To keep up with a surge of attacks, the US Department of Education and Department of Homeland Security (DHS) were encouraged this week to quickly tighten cybersecurity measures at K-12 schools across the country.
Senators Maggie Hassan (D-NH), Jacky Rosen (D-NV), Kyrsten Sinema (D-AZ), and Chris Van Hollen (D-MD) have issued the call to action. It was triggered by a report published on Friday by the Government Accountability Office (GAO), which found the Education Department’s existing strategy for dealing with K-12 school threats to be severely outdated and primarily focused on reducing physical threats.
According to the four US Senators, K-12 schools are increasingly being targeted by various adversaries due to the fast emergence of ransomware. A database of publicly reported cybersecurity incidents reveals nearly three times as many incidents in K-12 schools in 2019 as there were in 2018, with an additional 18% increase in 2020 over 2019. Ransomware strikes on school systems in New Hampshire, Nevada, Arizona, and Maryland are among the cases.

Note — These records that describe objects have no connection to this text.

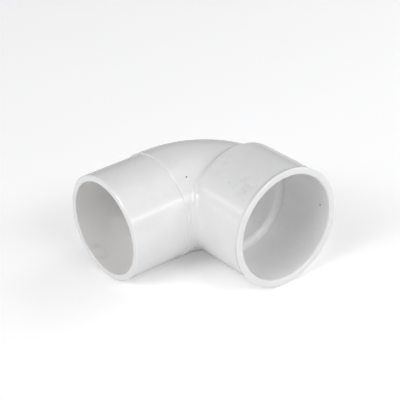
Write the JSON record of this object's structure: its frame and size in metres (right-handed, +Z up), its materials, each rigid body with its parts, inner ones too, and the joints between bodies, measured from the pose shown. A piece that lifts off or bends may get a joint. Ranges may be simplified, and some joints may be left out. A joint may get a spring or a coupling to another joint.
{
  "type": "pipe elbow",
  "caption": "Right-angle street elbow for PVC pressure pipe: a solvent-weld socket on one end and a pipe-sized spigot on the other, with a step behind the spigot.",
  "frame": {"origin": "centre of the pipe stop: the point on the socket's axis that a pipe pushed fully home reaches", "axes": "-Y out of the socket's mouth, -X out along the spigot, +Z up, normal to the plane of the bend"},
  "size_m": [0.1067, 0.0967, 0.0686],
  "materials": {
    "white_pvc": "glossy injection-moulded white PVC"
  },
  "bodies": {
    "root": {"spigot": "white_pvc", "bend": "white_pvc", "pipe_stop": "white_pvc", "socket_hub": "white_pvc"}
  },
  "joints": []
}
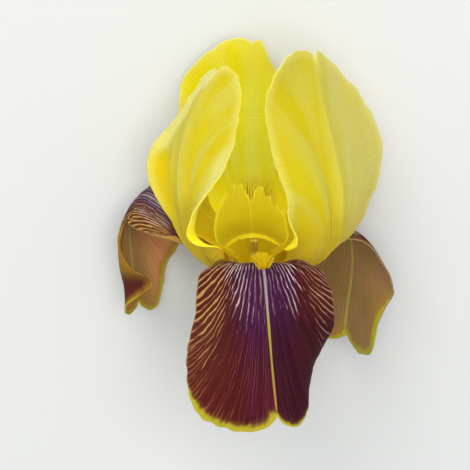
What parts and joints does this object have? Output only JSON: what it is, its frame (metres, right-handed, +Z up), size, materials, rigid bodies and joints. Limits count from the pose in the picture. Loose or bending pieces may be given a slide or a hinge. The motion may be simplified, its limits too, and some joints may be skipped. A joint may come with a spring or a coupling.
{
  "type": "bearded iris flower",
  "caption": "Cut bearded iris bloom lying on a surface, with upright yellow standards, drooping veined maroon falls edged in yellow, a golden beard and a short green stalk.",
  "frame": {"origin": "centre of the bounding box at the surface the flower lies on", "axes": "+Z up from that surface; +Y along the flower's own axis, from the cut stalk towards the tips of the upright petals; +X to the right for someone who looks down on it with the stalk towards them"},
  "size_m": [0.0942, 0.1294, 0.0852],
  "materials": {
    "fall_petal": "soft satin petal, maroon with pale veins inside, buff underside, yellow edge",
    "standard_petal": "soft satin petal, lemon yellow with fine veins",
    "style_flesh": "soft satin, deep yellow",
    "beard_hair": "matte soft hairs",
    "stamen_flesh": "matte",
    "stalk_green": "waxy satin green flesh",
    "spathe_paper": "dry papery green and straw"
  },
  "bodies": {
    "root": {"fall_front": "fall_petal", "fall_right": "fall_petal", "fall_left": "fall_petal", "standard_right": "standard_petal", "standard_left": "standard_petal", "standard_back": "standard_petal", "style": "style_flesh", "stamen_front": "stamen_flesh", "stamen_right": "stamen_flesh", "stamen_left": "stamen_flesh", "beard_front": "beard_hair", "beard_right": "beard_hair", "beard_left": "beard_hair", "stem": "stalk_green", "spathe_outer": "spathe_paper", "spathe_inner": "spathe_paper"}
  },
  "joints": []
}
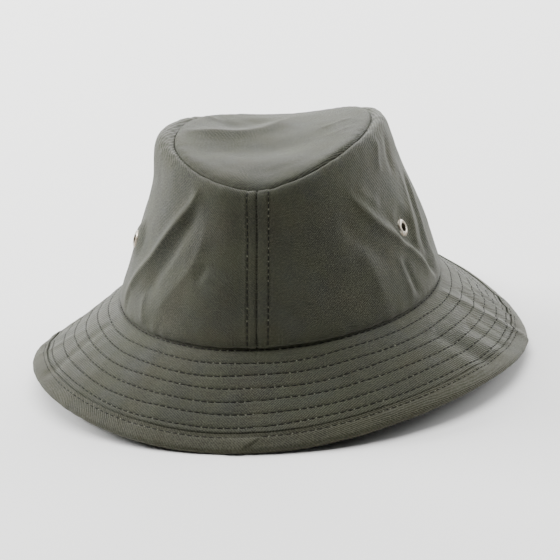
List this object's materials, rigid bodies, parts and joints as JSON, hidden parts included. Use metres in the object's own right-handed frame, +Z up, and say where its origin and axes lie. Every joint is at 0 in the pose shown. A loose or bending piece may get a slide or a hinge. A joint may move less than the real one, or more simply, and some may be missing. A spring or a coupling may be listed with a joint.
{
  "type": "bucket hat",
  "caption": "Soft waxed-cotton bucket hat with a saddle-shaped oval crown, side vent eyelets and a quilted, downturned, bound brim.",
  "frame": {"origin": "on the surface the hat stands on, under the middle of its outline box", "axes": "+Z up, +Y towards the centre front, -Y towards the centre back with its crown seam, +X to the wearer's right"},
  "size_m": [0.2776, 0.311, 0.134],
  "materials": {
    "waxed_twill": "waxed",
    "binding_twill": "waxed",
    "lining_cotton": "matte",
    "interlining": "matte",
    "sweatband_cotton": "matte",
    "label_tape": "satin",
    "aged_nickel": "antique silver"
  },
  "bodies": {
    "root": {"crown_tip": "waxed_twill", "crown_side_right": "waxed_twill", "crown_side_left": "waxed_twill", "brim_top_right": "waxed_twill", "brim_top_left": "waxed_twill", "brim_under_right": "waxed_twill", "brim_under_left": "waxed_twill", "brim_binding": "binding_twill", "lining_tip": "lining_cotton", "lining_side_right": "lining_cotton", "lining_side_left": "lining_cotton", "brim_interlining": "interlining", "sweatband": "sweatband_cotton", "size_label": "label_tape", "eyelet_right_back": "aged_nickel", "eyelet_right_front": "aged_nickel", "eyelet_left_back": "aged_nickel", "eyelet_left_front": "aged_nickel", "eyelet_washer_right_back": "aged_nickel", "eyelet_washer_right_front": "aged_nickel", "eyelet_washer_left_back": "aged_nickel", "eyelet_washer_left_front": "aged_nickel"}
  },
  "joints": []
}
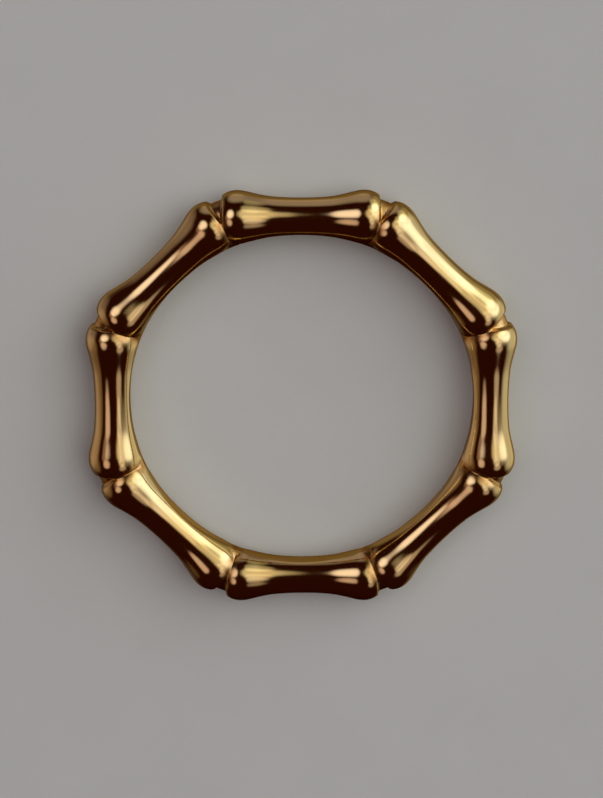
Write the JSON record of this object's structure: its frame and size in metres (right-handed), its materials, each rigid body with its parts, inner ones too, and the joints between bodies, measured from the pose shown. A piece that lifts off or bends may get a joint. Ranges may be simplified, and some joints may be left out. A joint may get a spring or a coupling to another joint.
{
  "type": "stackable finger ring",
  "caption": "Slim gold finger ring cast as a circle of eight bamboo canes with beaded ends and a smooth round bore, to wear alone or stacked.",
  "frame": {"origin": "middle of the ring, on the finger bore's axis and half way up it", "axes": "+Z along the finger bore's axis, with the ring lying on its side; +Y through the middle of one cane"},
  "size_m": [0.0216, 0.0216, 0.0026],
  "materials": {
    "gold": "mirror-polished yellow gold plating over solid cast brass"
  },
  "bodies": {
    "root": {"bamboo_band": "gold"}
  },
  "joints": []
}
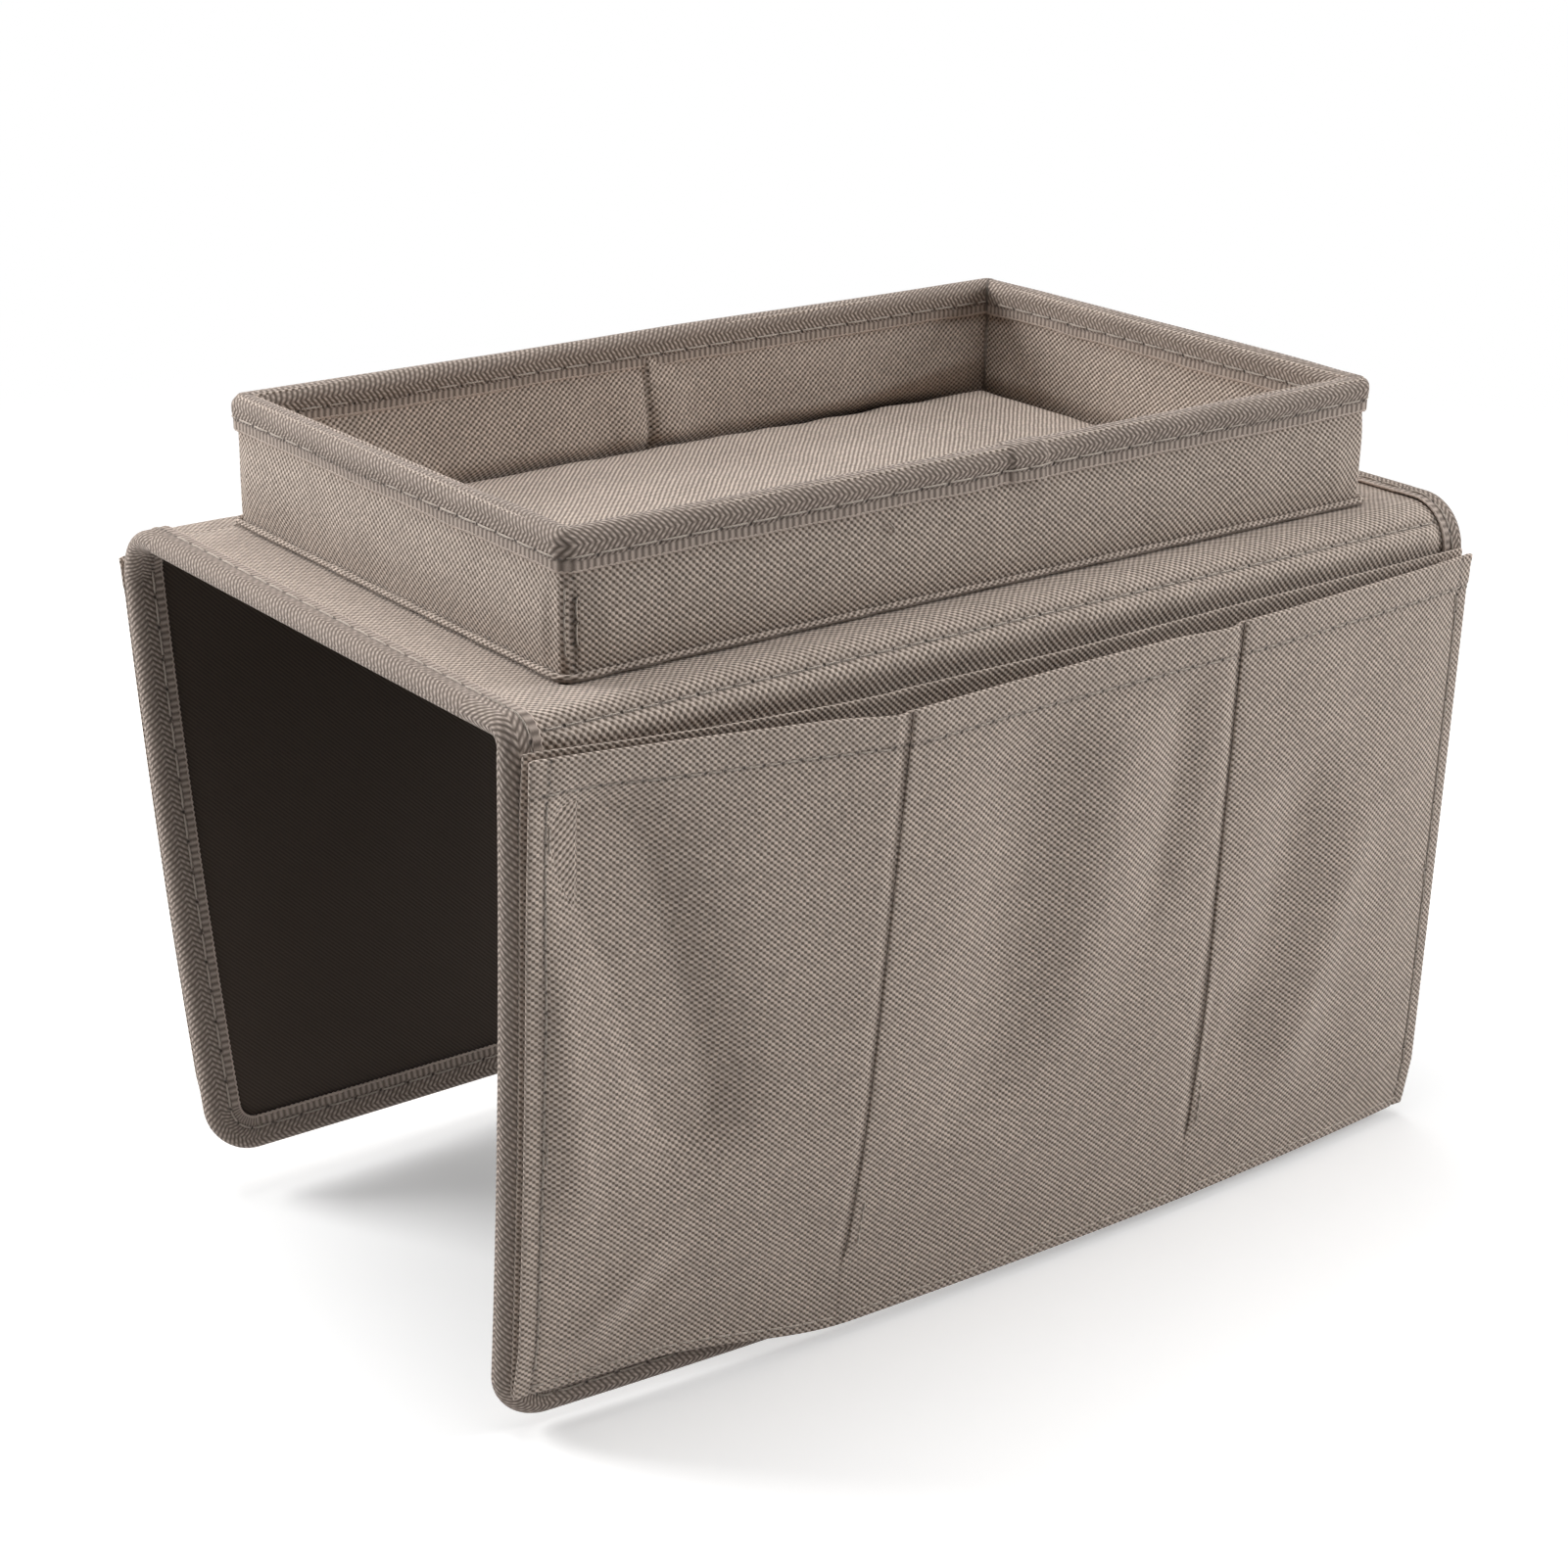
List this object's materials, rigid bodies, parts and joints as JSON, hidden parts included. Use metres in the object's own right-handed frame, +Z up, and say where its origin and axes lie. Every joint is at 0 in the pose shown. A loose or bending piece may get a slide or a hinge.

As per Emsisoft threat researcher Brett Callow, ransomware operations have impacted education at around 1,000 universities, colleges, and schools since the beginning of the year, putting the impact of ransomware on US educational facilities in 2021 in context. While the figure is lower than in 2020 (when 1,681 educational institutions were hacked), ransomware attacks have primarily targeted smaller school districts this year.
The GAO discovered that the two federal agencies had given K-12 schools programs, services, and support (such as incident response assistance, network monitoring tools, and parental and student advice) to help them protect themselves against these continuous threats. However, as seen by the rising number of successful cybersecurity incidents affecting K-12 schools, K-12 education needs further help.
The senators further said that they completely agree with the GAO’s suggestions that the Department of Education updates the Education Facilities subsector-specific plan and consider if subsector-specific advice is needed. It’s pleasing to see that the Department of Education agreed with the proposal.
The two agencies were also advised to form an education facilities coordination council to promote improved cooperation between federal, state, local, and private sector organizations that serve K-12 schools. Senators claim that this would boost their defenses against cyberattacks, similar to what happened in the Election Infrastructure subsector.